Aminoguanidine is one of the most widely used drugs in Europe . It works by preventing crosslinks caused by glycosylation (a chemical reaction between blood sugar and protein). Animal studies have found that aminoguanidine can prevent diabetic atherosclerotic blood vessel aging and molecular crosslinking in cells throughout the body. Aminoguanidine also prevents destructive crosslinking of collagen and elastin fibers in the brain, which is a primary cause of mental degeneration in the elderly.

An article in Brain Research described a study of aminoguanidine in a rat model of middle cerebral artery occlusion. Daily injections of aminoguanidine (100 mg/kg) began 6 hours after the occlusion. Treatment resulted in a slowing of the growth of ischemic lesions. Interestingly, serial measurements of nitric oxide and nitric oxide synthase activity found no difference between the treatment and placebo groups which suggested that the neuroprotective effects of aminoguanidine may be due to mechanisms other than nitric oxide metabolism (Cash et al. 2001).

An earlier study in the journal Brain Research also used aminoguanidine in a rat model of middle cerebral artery occlusion. The authors found that treatment for a longer period of time (more than 2 days) decreased the volume of ischemic injury. The average reduction was 21% at 3 days and 30% at 4 days (Zhang et al. 1998).

An article in the journal Stroke described a study of aminoguanidine used to treat rats with induced cerebral artery occlusion. Aminoguanidine administered 15 minutes after the onset of ischemia resulted in a significant reduction of infarct volume. Protection was also measured when aminoguanidine was administer e d 1 or 2 hours after the onset of ischemia (Cockroft et al. 1996).

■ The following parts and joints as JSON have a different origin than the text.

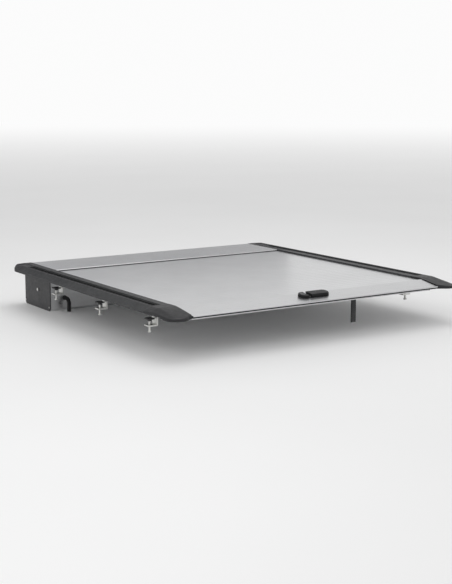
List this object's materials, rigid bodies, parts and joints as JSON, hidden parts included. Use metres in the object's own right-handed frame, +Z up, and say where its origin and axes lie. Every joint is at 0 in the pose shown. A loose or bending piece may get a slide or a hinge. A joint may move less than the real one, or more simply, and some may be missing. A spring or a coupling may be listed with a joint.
{
  "type": "roll-up tonneau cover",
  "caption": "Slatted aluminium truck-bed cover that rolls along two black side rails into a canister, with a sloped end bar, lever latch and lock.",
  "frame": {"origin": "front (bulkhead) face of the canister, mid-width, in the plane the side rails sit on", "axes": "+X right seen from behind the truck, +Y towards the cab, +Z up"},
  "size_m": [1.626, 1.651, 0.2197],
  "materials": {
    "rail_black": "black powder coat, satin",
    "nose_black": "fine-grained black moulding",
    "slide_plastic": "smooth low-friction plastic",
    "seal_rubber": "matte black rubber",
    "zinc_steel": "zinc plated",
    "cast_black": "black coated casting",
    "slat_silver": "satin silver",
    "panel_silver": "satin silver",
    "spring_steel": "oiled spring steel",
    "webbing": "black woven webbing",
    "spout_plastic": "black",
    "handle_plastic": "black, low gloss",
    "lock_chrome": "bright"
  },
  "bodies": {
    "frame": {"side_rail_left": "rail_black", "side_rail_right": "rail_black", "rail_nose_left": "nose_black", "rail_nose_right": "nose_black", "rail_front_cap_left": "nose_black", "rail_front_cap_right": "nose_black", "track_liner_left": "slide_plastic", "track_liner_right": "slide_plastic", "rail_seals": "seal_rubber", "clamp_brackets": "zinc_steel", "bracket_screws": "zinc_steel", "strike_plates": "zinc_steel", "nose_screws": "zinc_steel", "canister_tray": "panel_silver", "canister_lid": "panel_silver", "end_plate_left": "cast_black", "end_plate_right": "cast_black", "end_plate_screws": "zinc_steel", "lid_screws": "zinc_steel", "mouth_seal": "seal_rubber", "bulkhead_seal": "seal_rubber", "drain_spouts": "spout_plastic", "drain_hoses": "seal_rubber", "spool_axle": "zinc_steel", "return_spring": "spring_steel", "curtain_straps": "webbing"},
    "clamps": {"clamp_jaws": "cast_black", "clamp_bolts": "zinc_steel"},
    "spool": {"spool_tube": "panel_silver", "spool_hubs": "slide_plastic", "spring_drum": "zinc_steel"},
    "end_bar": {"end_bar": "panel_silver", "end_bar_cap_left": "nose_black", "end_bar_cap_right": "nose_black", "tailgate_seal": "seal_rubber", "pull_strap": "webbing", "handle_base": "handle_plastic", "handle_screws": "zinc_steel", "handle_pin": "zinc_steel", "lock_barrel": "lock_chrome", "rod_guides": "slide_plastic", "latch_springs": "spring_steel"},
    "handle": {"handle_lever": "handle_plastic"},
    "lock": {"lock_plug": "lock_chrome", "lock_cam": "zinc_steel"},
    "crank": {"latch_crank": "zinc_steel"},
    "latch_right": {"latch_rod_right": "zinc_steel", "latch_bolt_right": "zinc_steel"},
    "latch_left": {"latch_rod_left": "zinc_steel", "latch_bolt_left": "zinc_steel"},
    "curtain_1": {"slats_1": "slat_silver", "glides_1": "slide_plastic"},
    "curtain_2": {"slats_2": "slat_silver", "glides_2": "slide_plastic"},
    "curtain_3": {"slats_3": "slat_silver", "glides_3": "slide_plastic"},
    "curtain_4": {"slats_4": "slat_silver", "glides_4": "slide_plastic"},
    "curtain_5": {"slats_5": "slat_silver", "glides_5": "slide_plastic"}
  },
  "joints": [
    {"name": "cover_slide", "type": "slide", "parent": "frame", "child": "end_bar", "axis": [0, 1, 0], "range_m": [0, 1.17], "deforming": ["slats_2", "glides_2", "slats_3", "glides_3", "slats_4", "glides_4", "slats_5", "glides_5", "curtain_straps", "return_spring"]},
    {"name": "spool_turn", "type": "hinge", "parent": "frame", "child": "spool", "pos_m": [0, -0.16, -0.09], "axis": [-1, 0, 0], "range_deg": [0, 1190]},
    {"name": "handle_lift", "type": "hinge", "parent": "end_bar", "child": "handle", "pos_m": [0, -1.53257, 0.02668], "axis": [-1, 0, 0], "range_deg": [0, 45], "deforming": ["latch_springs"]},
    {"name": "crank_turn", "type": "hinge", "parent": "end_bar", "child": "crank", "pos_m": [0, -1.5365, -0.004], "axis": [0, 0, -1], "range_deg": [0, 40.5]},
    {"name": "right_bolt_slide", "type": "slide", "parent": "end_bar", "child": "latch_right", "axis": [-1, 0, 0], "range_m": [0, 0.0118]},
    {"name": "left_bolt_slide", "type": "slide", "parent": "end_bar", "child": "latch_left", "axis": [1, 0, 0], "range_m": [0, 0.0118]},
    {"name": "lock_turn", "type": "hinge", "parent": "end_bar", "child": "lock", "pos_m": [-0.06, -1.55, 0.01567], "axis": [0, -0.1644, 0.9864], "range_deg": [0, 90]},
    {"name": "clamp_grip", "type": "slide", "parent": "frame", "child": "clamps", "axis": [0, 0, 1], "range_m": [-0.015, 0.02]},
    {"name": "curtain_1_slide", "type": "slide", "parent": "frame", "child": "curtain_1", "axis": [0, 1, 0], "range_m": [0, 1.172]},
    {"name": "curtain_2_slide", "type": "slide", "parent": "frame", "child": "curtain_2", "axis": [0, 1, 0], "range_m": [0, 0.964]},
    {"name": "curtain_3_slide", "type": "slide", "parent": "frame", "child": "curtain_3", "axis": [0, 1, 0], "range_m": [0, 0.724]},
    {"name": "curtain_4_slide", "type": "slide", "parent": "frame", "child": "curtain_4", "axis": [0, 1, 0], "range_m": [0, 0.484]},
    {"name": "curtain_5_slide", "type": "slide", "parent": "frame", "child": "curtain_5", "axis": [0, 1, 0], "range_m": [0, 0.244]}
  ],
  "couplings": [
    {"joint": "spool_turn", "follows": "cover_slide", "rad_per_m": 17.722},
    {"joint": "crank_turn", "follows": "handle_lift", "ratio": 0.88889},
    {"joint": "right_bolt_slide", "follows": "handle_lift", "m_per_rad": 0.014732},
    {"joint": "left_bolt_slide", "follows": "handle_lift", "m_per_rad": 0.014732},
    {"joint": "curtain_1_slide", "follows": "cover_slide", "ratio": 1},
    {"joint": "curtain_2_slide", "follows": "cover_slide", "ratio": 0.8222},
    {"joint": "curtain_3_slide", "follows": "cover_slide", "ratio": 0.6171},
    {"joint": "curtain_4_slide", "follows": "cover_slide", "ratio": 0.412},
    {"joint": "curtain_5_slide", "follows": "cover_slide", "ratio": 0.2068}
  ]
}
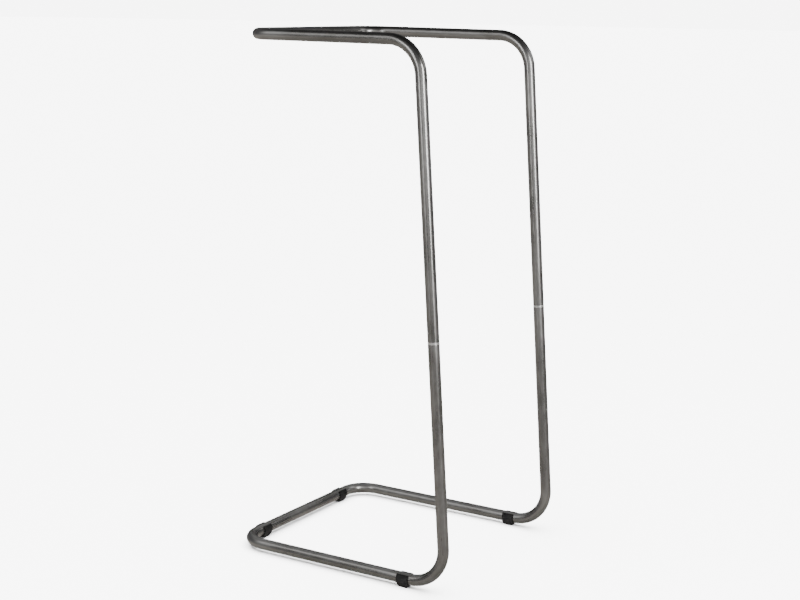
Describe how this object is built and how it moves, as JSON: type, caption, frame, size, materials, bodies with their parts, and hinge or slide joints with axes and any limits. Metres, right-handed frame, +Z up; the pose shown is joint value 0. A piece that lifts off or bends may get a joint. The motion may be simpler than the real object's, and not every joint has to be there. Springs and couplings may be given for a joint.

Aminoguanidine and piracetam are European drugs that are not approved for general use in the United States by the FDA. They can, however, be purchased from offshore pharmacies for personal use and may be obtained by physician prescription through compounding pharmacists. The Life Extension Foundation maintains a list of offshore pharmacies that ship European drugs to United States citizens. This list is available by calling the Life Extension Foundation at (800) 226-2370.

Carnosine
Since it is difficult for Americans to obtain aminoguanidine, a nutrient called carnosine should be considered. Carnosine has demonstrated potent anti - glycosylation properties and protects brain cells by additional mechanisms. Carnosine is a peptide made from the amino acids beta-alanine and L-histidine. Several researchers have proposed that carnosine may be of benefit in protecting against stroke. Carnosine acts to regulate the metabolism of zinc and copper, which play a major role in the modulation of central nervous system excitability (Horning et al. 2000; Suslina et al. 2000; Trombley et al. 2000).

In a study in Brain Research Bulletin, rats were subjected to 45 minutes of reduced blood flow (ischemia) to the brain. The result was massive injury that caused 67% of the animals to die. In a group pretreated with carnosine, only 30% died in response to the ischemic injury, and a significant protective effect was shown to in cell membranes and cerebral enzyme levels. The scientists that conducted the study concluded that "carnosine protects against oxidative injury and thereby increases the survival of the animals" (Stvolinsky et al. 2000).

Based on extrapolations from this study and previous reports, the risk of acute death from a stroke in someone taking carnosine every day might be reduced by more than 50% and the chances of significant neuronal impairment that could cause paralysis would also be lowered. The volume of published data on carnosine shows multiple benefits, including antioxidant, anti - glycating, aldehyde quenching, and metal chelating actions.

To derive benefit from carnosine, enough must be consumed to saturate the carnosinase enzyme to make free carnosine available to the body. This dose is typically 1000 mg a day.